İkinci olarak mümin insan kamil insana uyar. Kamil insan bütün isim ve sıfatların mazharı olduğundan ve Allah’u Teala’nın kuşatıcı ismiyle terbiye edildiğinden, onda isimlerden hiç birinin diğerine üstünlüğü ve tasarrufu söz konusu değildir.
Kamil insan da alemin Rabbi gibi kuşatıcıdır. Mazhariyetinde hiçbir ismin diğer bir isme üstünlüğü yoktur. Vasatiyyet (ortada olma) ve berzahiyyet-i Kübra makamına sahiptir. Seyr-ü sülüku, kapsamlı ismin orta ve düz yolu üzeredir. Diğer varlıklardan her birisinde, kuşatıcı olsun veya olmasın isimlerinden birinin egemenliği söz konusudur ve o egemen ismin mazharı konumundadır.
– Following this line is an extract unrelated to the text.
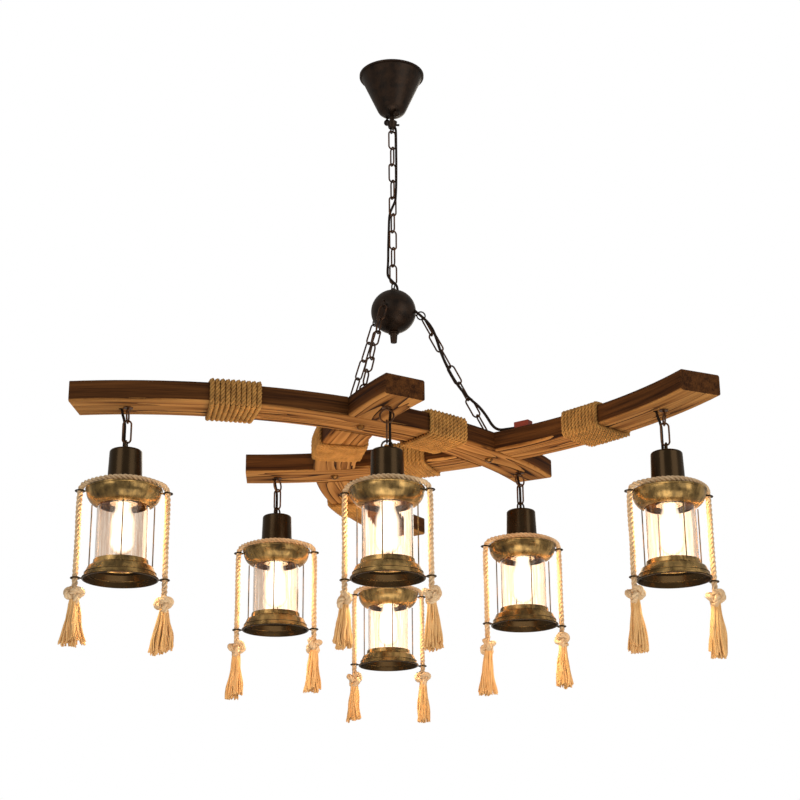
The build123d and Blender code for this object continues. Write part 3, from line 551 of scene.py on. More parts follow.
@dataclass(frozen=True)
class AgedBrass:
    """Antique brass of one lantern: streaked skin, dark cup and wires, painted shade under the foot, dull inner
    bowl.

    Heights are in metres over the lantern's foot and radii from its axis.
    """

    place: Place
    light: Triple = (0.74, 0.49, 0.19)
    middle: Triple = (0.25, 0.165, 0.062)
    patina: Triple = (0.055, 0.038, 0.018)
    dark: Triple = (0.033, 0.019, 0.008)
    dark_light: Triple = (0.085, 0.058, 0.03)
    shade: Triple = (0.062, 0.036, 0.013)
    lit: Triple = (0.085, 0.072, 0.058)
    stops: Triple = (0.38, 0.48, 0.60)
    streak_scale: float = 2.4
    streak_squash: float = 9.0
    cloud_scale: float = 30.0
    cup_from: float = 0.1516
    wires_from: float = 0.0602
    guard_radius: float = 0.048
    guard_slack: float = 0.0012
    guard_heights: tuple[float, float] = (0.0225, 0.115)
    guard_share: float = 0.55
    under_slope: float = -0.12
    under_top: float = 0.034
    bowl_radius: float = 0.055
    bowl_heights: tuple[float, float] = (0.1155, 0.15)
    least_rough: float = 0.12
    metallic: float = 0.85

    def build(self) -> Material:
        """Make the material.

        Returns:
            The material.
        """
        tree = Tree(f"aged_brass_{self.place.number}")
        local, parts, turn = tree.lantern(self.place)
        height, radius = parts["Z"], tree.radius(parts)
        normal = tree.add("ShaderNodeNewGeometry").outputs["Normal"]
        rise = tree.split(normal)["Z"]
        squashed = tree.math("MULTIPLY", height, self.streak_squash)
        skin = tree.add("ShaderNodeCombineXYZ", X=turn, Y=squashed, Z=0.0).outputs[0]
        streak = tree.noise(skin, self.streak_scale, 6.0, 0.6)
        cloud = tree.noise(tree.coordinates, self.cloud_scale, 5.0, 0.6)
        tone = tree.weighted((streak, 0.55), (cloud, 0.45))
        colour = tree.ramp(tone, self.stops, (self.patina, self.middle, self.light))
        tint = tree.blend(tree.math("MULTIPLY", cloud, 0.6), self.dark, self.dark_light)
        colour = tree.blend(self.dark_parts(tree, height, radius), colour, tint)
        # Painted shade: faces turned down low on the foot take the shade colour.
        under = tree.math("LESS_THAN", rise, self.under_slope)
        under = tree.math("MULTIPLY", under, tree.math("LESS_THAN", height, self.under_top))
        colour = tree.blend(under, colour, self.shade)
        inward = tree.vector("DOT_PRODUCT", normal, local).outputs["Value"]
        inward = tree.math("SUBTRACT", inward, tree.math("MULTIPLY", height, rise))
        inner = tree.math("LESS_THAN", radius, self.bowl_radius)
        bowl = tree.math("MULTIPLY", tree.math("LESS_THAN", inward, 0.0), inner)
        bowl = tree.math("MULTIPLY", bowl, tree.between(height, *self.bowl_heights))
        return tree.finish(tree.add(
            "ShaderNodeBsdfPrincipled", Base_Color=tree.blend(bowl, colour, self.lit),
            Roughness=tree.math("ADD", tree.math("MULTIPLY", cloud, 0.3), self.least_rough),
            Metallic=tree.math("SUBTRACT", self.metallic, bowl, True), Normal=tree.bump(cloud, 0.1, 0.0006),
        ))

    def dark_parts(self, tree: Tree, height: object, radius: object) -> Socket:
        """Mask of the dark cup, the outer wires and the guard wires.

        Args:
            tree: The material's builder.
            height: Height over the foot.
            radius: Distance from the axis.

        Returns:
            The mask socket.
        """
        cup = tree.math("GREATER_THAN", height, self.cup_from)
        wires = tree.math("GREATER_THAN", radius, self.wires_from)
        guard = tree.math("COMPARE", radius, self.guard_radius)
        guard.node.inputs[2].default_value = self.guard_slack
        guard = tree.math("MULTIPLY", guard, tree.between(height, *self.guard_heights))
        guard = tree.math("MULTIPLY", guard, self.guard_share)
        return tree.math("MAXIMUM", tree.math("MAXIMUM", cup, wires), guard)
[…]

O isimden başlamakta ve o isme dönmektedirler. Bunun karşısındaki isim ise batında olup, onda herhangi bir tasarrufa sahip değildir. Sadece isimlerin cem ehadiyeti yoluyla bir tasarrufu vardır ki bayanı bu makamla uygun olmadığından geçiyorum.
O halde Hak Teala ism-i cam’i ve ‘’rabb’ ul insan ‘’ makamında sırat-ı müstakim üzeredir. Nitekim şöyle buyurmuştur: ‘’ŞÜPHESİZ RABBİM SIRAT-I MÜSTAKİM ÜZEREDİR.’’ Yani hiçbir sıfatın bir sıfata üstünlüğü veya bir isim olmadan diğer ismin zuhuru söz konusu olmaksızın vasatiyyet ve cemiiyyet (aracılık ve kapsamlılık ) makamıdır bu.
Dolayısıyla Allah’ın terbiye ettiği varlık da, hiçbir makamı diğer makamından, hiçbir boyutu diğer boyutundan üstün olmaksızın sırat-ı müstakim üzeredir. Nitekim Suudi (yükseliş ile hasıl olan) gerçek miraçta ve kurb (yakınlık) makamına ulaşmanın nihayetinde, Zat-ı Mukaddes’e ubudiyet izharında bulunduktan, her kuldan her türlü ubudiyet ve ibadeti Zat’ı Mukaddes’e döndürdükten ve bütün kabz-u bast makamlarında ‘’İYYAKE NA’BUDU VE İYYAKE NASTAİN ‘’diyerek sadece Allah’tan yardım diledikten sonra, ‘’İHDİN’AS SIRAT ‘EL MÜSTAKİM ‘’ diye arz eder. Bu sırat, kamil insanın Rabbinin sıratıdır.
Rabbi, zahiriyet ve rububiyyet; kendisi ise mazhariyet ve merbubiyyet (mazhar ve terbiye edilmiş olma ) vechiyle doğru yol üzeredir.
Diğer varlıklar ve ilallah saliklerinin hiç birisi sırat-ı müstakim üzere değildir. Hepsinde lütuf veya cemale yada kahir ve celale bir eğilim vardır. Müminler de kamil insana tabi olduğundan seyr-ü sulükunda onu takip eder; onun hidayet nuru ve hidayet meşalesiyle seyrini sona erdirir, kamil insanın mukaddes zatına teslim olur, kendiliğinden bir adım olsun yürümez, ilallaha olan manevi sülukun niteliğinde akıllarına müdahale hakkı tanımazlar.
Dolayısıyla onların yolu da müstakimdir. İnsan-ı kamil ile haşrolur ve insan-ı kamilin vuslat bereketiyle vuslata ererler. Elbette bunun şartı da saf kalplerini şeytanın ve kendi varlık ve benliklerinin tasarrufundan korumaları ve bu seyr-u sülukta bütünüyle insan-ı kamil ve hatemiyyet makamına teslimiyet içinde olmalarıdır.